Represents a sequence of tokens as a bag of (discrete) word ids, as it was done in the pre-neural days.

Each sequence gets a vector of length vocabulary size, where the i'th entry in the vector corresponds to number of times the i'th token in the vocabulary appears in the sequence.

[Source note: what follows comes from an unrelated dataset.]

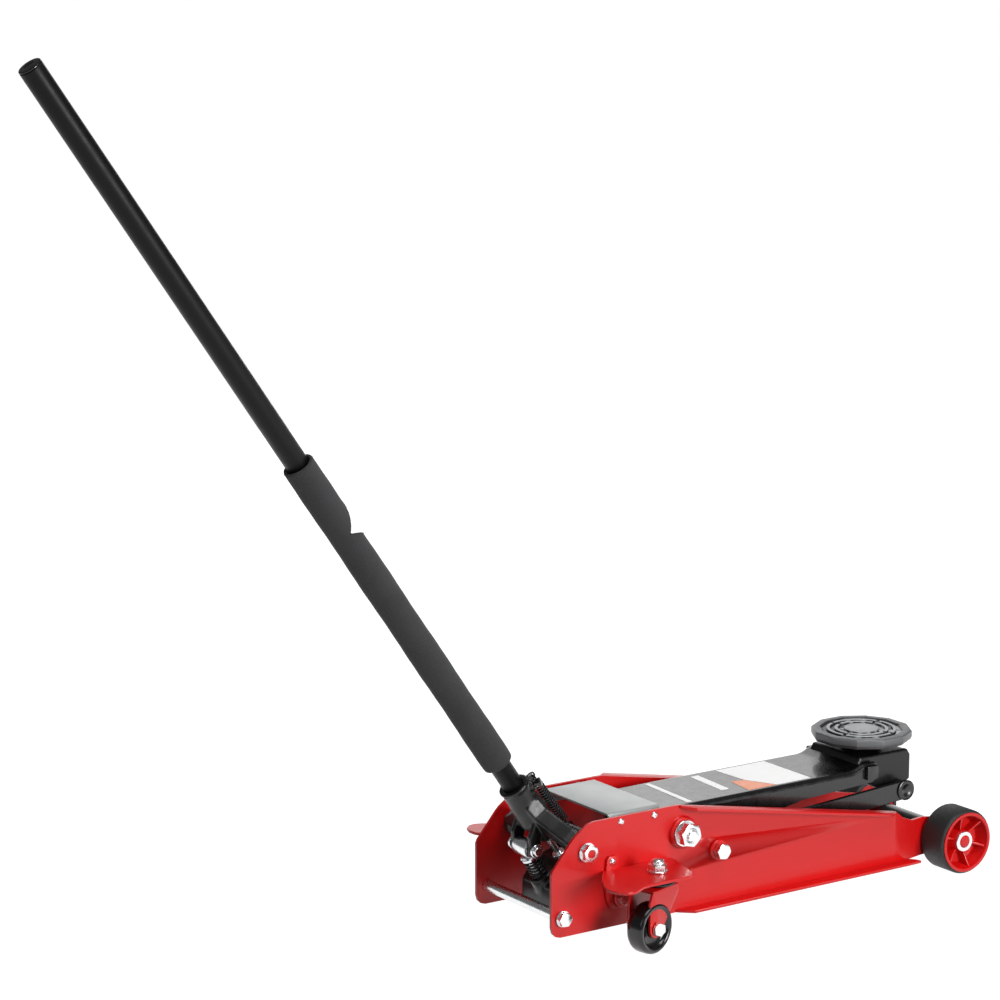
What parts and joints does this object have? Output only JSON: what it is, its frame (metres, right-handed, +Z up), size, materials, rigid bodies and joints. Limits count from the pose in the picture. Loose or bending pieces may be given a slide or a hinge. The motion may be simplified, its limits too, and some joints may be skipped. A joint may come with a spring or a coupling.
{
  "type": "hydraulic floor jack",
  "caption": "Wheeled trolley jack: a pumped handle drives a ram that raises a hinged arm and its level swivelling saddle; turning the handle releases it.",
  "frame": {"origin": "centre of the bounding box footprint, on the floor", "axes": "+X from the handle towards the saddle and front wheels, +Y to the left seen from the handle, +Z up"},
  "size_m": [1.381, 0.36, 1.1492],
  "materials": {
    "red_enamel": "gloss enamel",
    "black_enamel": "gloss enamel",
    "black_iron": "black painted casting",
    "zinc_plate": "bright zinc plate",
    "grey_enamel": "satin silver-grey enamel",
    "tube_black": "satin powder coat",
    "foam": "matte closed-cell foam",
    "tyre_rubber": "moulded, matte",
    "caster_nylon": "moulded, semi-gloss",
    "end_cap": "moulded",
    "ram_chrome": "hard chrome",
    "spring_steel": "black oiled wire"
  },
  "bodies": {
    "frame": {"side_plate_left": "red_enamel", "side_plate_right": "red_enamel", "top_cover": "grey_enamel", "rear_tie_rod": "zinc_plate", "rear_tie_bolt_left": "zinc_plate", "rear_tie_bolt_right": "zinc_plate", "front_axle": "red_enamel", "axle_spacer": "black_enamel", "axle_ring_left": "zinc_plate", "axle_ring_right": "zinc_plate", "main_pivot_shaft": "zinc_plate", "main_pivot_nut_left": "zinc_plate", "main_pivot_nut_right": "zinc_plate", "radius_rod_bolt_left": "zinc_plate", "radius_rod_bolt_right": "zinc_plate", "yoke_bolt_left": "zinc_plate", "yoke_bolt_right": "zinc_plate", "power_unit_bolt_left": "zinc_plate", "power_unit_bolt_right": "zinc_plate", "spring_anchor_rod": "zinc_plate", "pump_block": "black_iron", "reservoir": "red_enamel", "filler_plug": "zinc_plate", "plunger_spring": "spring_steel", "caster_mount_left": "red_enamel", "caster_mount_right": "red_enamel", "kingpin_left": "zinc_plate", "kingpin_right": "zinc_plate"},
    "yoke": {"handle_yoke": "black_iron", "clamp_screw": "black_enamel", "roller_pin": "zinc_plate", "handle_spring": "spring_steel"},
    "roller": {"pump_roller": "zinc_plate"},
    "handle": {"lower_tube": "tube_black", "upper_tube": "tube_black", "foam_sleeve": "foam", "handle_cap": "end_cap"},
    "valve": {"release_stem": "zinc_plate"},
    "plunger": {"pump_plunger": "ram_chrome"},
    "ram": {"ram": "ram_chrome"},
    "arm": {"lift_arm": "black_enamel", "lever_pin": "zinc_plate", "bracket_pin": "black_enamel"},
    "bracket": {"saddle_bracket": "black_iron", "rod_front_pin": "black_enamel"},
    "saddle": {"saddle": "black_iron"},
    "rod_left": {"radius_rod_left": "black_enamel"},
    "rod_right": {"radius_rod_right": "black_enamel"},
    "caster_left": {"caster_fork_left": "red_enamel", "caster_bearing_left": "black_iron", "caster_bolt_left": "zinc_plate"},
    "caster_right": {"caster_fork_right": "red_enamel", "caster_bearing_right": "black_iron", "caster_bolt_right": "zinc_plate"},
    "caster_wheel_left": {"caster_wheel_left": "caster_nylon"},
    "caster_wheel_right": {"caster_wheel_right": "caster_nylon"},
    "front_wheel_left": {"front_hub_left": "red_enamel", "front_tyre_left": "tyre_rubber"},
    "front_wheel_right": {"front_hub_right": "red_enamel", "front_tyre_right": "tyre_rubber"}
  },
  "joints": [
    {"name": "handle_pump", "type": "hinge", "parent": "frame", "child": "yoke", "pos_m": [0.02987, 0, 0.129], "axis": [0, -1, 0], "range_deg": [0, 40], "stiffness_Nm_per_rad": 10, "springref_deg": -63.03, "deforming": ["handle_spring"]},
    {"name": "pump_roller_spin", "type": "hinge", "parent": "yoke", "child": "roller", "pos_m": [-0.00409, 0, 0.12053], "axis": [0, 1, 0], "continuous": true},
    {"name": "handle_twist", "type": "hinge", "parent": "yoke", "child": "handle", "pos_m": [0.02987, 0, 0.129], "axis": [-0.5736, 0, 0.8192], "range_deg": [0, 180]},
    {"name": "release_valve_turn", "type": "hinge", "parent": "frame", "child": "valve", "pos_m": [0.02987, 0, 0.129], "axis": [-0.5736, 0, 0.8192], "range_deg": [0, 180]},
    {"name": "pump_plunger_slide", "type": "slide", "parent": "frame", "child": "plunger", "axis": [0.5, 0, -0.866], "range_m": [0, 0.0242], "deforming": ["plunger_spring"]},
    {"name": "ram_slide", "type": "slide", "parent": "frame", "child": "ram", "axis": [1, 0, 0], "range_m": [-0.0087, 0.0662]},
    {"name": "lift_arm_raise", "type": "hinge", "parent": "frame", "child": "arm", "pos_m": [0.18187, 0, 0.13], "axis": [0, -1, 0], "range_deg": [-8, 62]},
    {"name": "bracket_level", "type": "hinge", "parent": "arm", "child": "bracket", "pos_m": [0.52187, 0, 0.15], "axis": [0, -1, 0], "range_deg": [-62, 8]},
    {"name": "radius_rod_left_swing", "type": "hinge", "parent": "frame", "child": "rod_left", "pos_m": [0.23787, 0.0655, 0.098], "axis": [0, -1, 0], "range_deg": [-8, 62]},
    {"name": "radius_rod_right_swing", "type": "hinge", "parent": "frame", "child": "rod_right", "pos_m": [0.23787, -0.0655, 0.098], "axis": [0, -1, 0], "range_deg": [-8, 62]},
    {"name": "saddle_swivel", "type": "hinge", "parent": "bracket", "child": "saddle", "pos_m": [0.55587, 0, 0.16], "axis": [0, 0, 1], "continuous": true},
    {"name": "caster_swivel_left", "type": "hinge", "parent": "frame", "child": "caster_left", "pos_m": [0.11087, 0.129, 0.09], "axis": [0, 0, -1], "range_deg": [-18, 168]},
    {"name": "caster_roll_left", "type": "hinge", "parent": "caster_left", "child": "caster_wheel_left", "pos_m": [0.08576, 0.13573, 0.0345], "axis": [0.2588, 0.9659, 0], "continuous": true},
    {"name": "front_wheel_roll_left", "type": "hinge", "parent": "frame", "child": "front_wheel_left", "pos_m": [0.64587, 0.098, 0.045], "axis": [0, 1, 0], "continuous": true},
    {"name": "caster_swivel_right", "type": "hinge", "parent": "frame", "child": "caster_right", "pos_m": [0.11087, -0.129, 0.09], "axis": [0, 0, 1], "range_deg": [-18, 168]},
    {"name": "caster_roll_right", "type": "hinge", "parent": "caster_right", "child": "caster_wheel_right", "pos_m": [0.08576, -0.13573, 0.0345], "axis": [-0.2588, 0.9659, 0], "continuous": true},
    {"name": "front_wheel_roll_right", "type": "hinge", "parent": "frame", "child": "front_wheel_right", "pos_m": [0.64587, -0.098, 0.045], "axis": [0, 1, 0], "continuous": true}
  ],
  "couplings": [
    {"joint": "pump_plunger_slide", "follows": "handle_pump", "m_per_rad": 0.03421},
    {"joint": "release_valve_turn", "follows": "handle_twist", "ratio": 1},
    {"joint": "ram_slide", "follows": "lift_arm_raise", "m_per_rad": 0.0607},
    {"joint": "bracket_level", "follows": "lift_arm_raise", "ratio": -1},
    {"joint": "radius_rod_left_swing", "follows": "lift_arm_raise", "ratio": 1},
    {"joint": "radius_rod_right_swing", "follows": "lift_arm_raise", "ratio": 1}
  ]
}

By default, we ignore padding tokens.

Registered as a TokenEmbedder with name "bag_of_word_counts".


  • vocab : Vocabulary
  • vocab_namespace : str, optional (default = "tokens")
    namespace of vocabulary to embed
  • projection_dim : int, optional (default = None)
    if specified, will project the resulting bag of words representation to specified dimension.
  • ignore_oov : bool, optional (default = False)
    If true, we ignore the OOV token.


class BagOfWordCountsTokenEmbedder(TokenEmbedder):
 | ...
 | def get_output_dim(self)


class BagOfWordCountsTokenEmbedder(TokenEmbedder):
 | ...
 | def forward(self, inputs: torch.Tensor) -> torch.Tensor


  • inputs : torch.Tensor
    Shape (batch_size, timesteps, sequence_length) of word ids representing the current batch.


  • torch.Tensor
    The bag-of-words representations for the input sequence, shape (batch_size, vocab_size)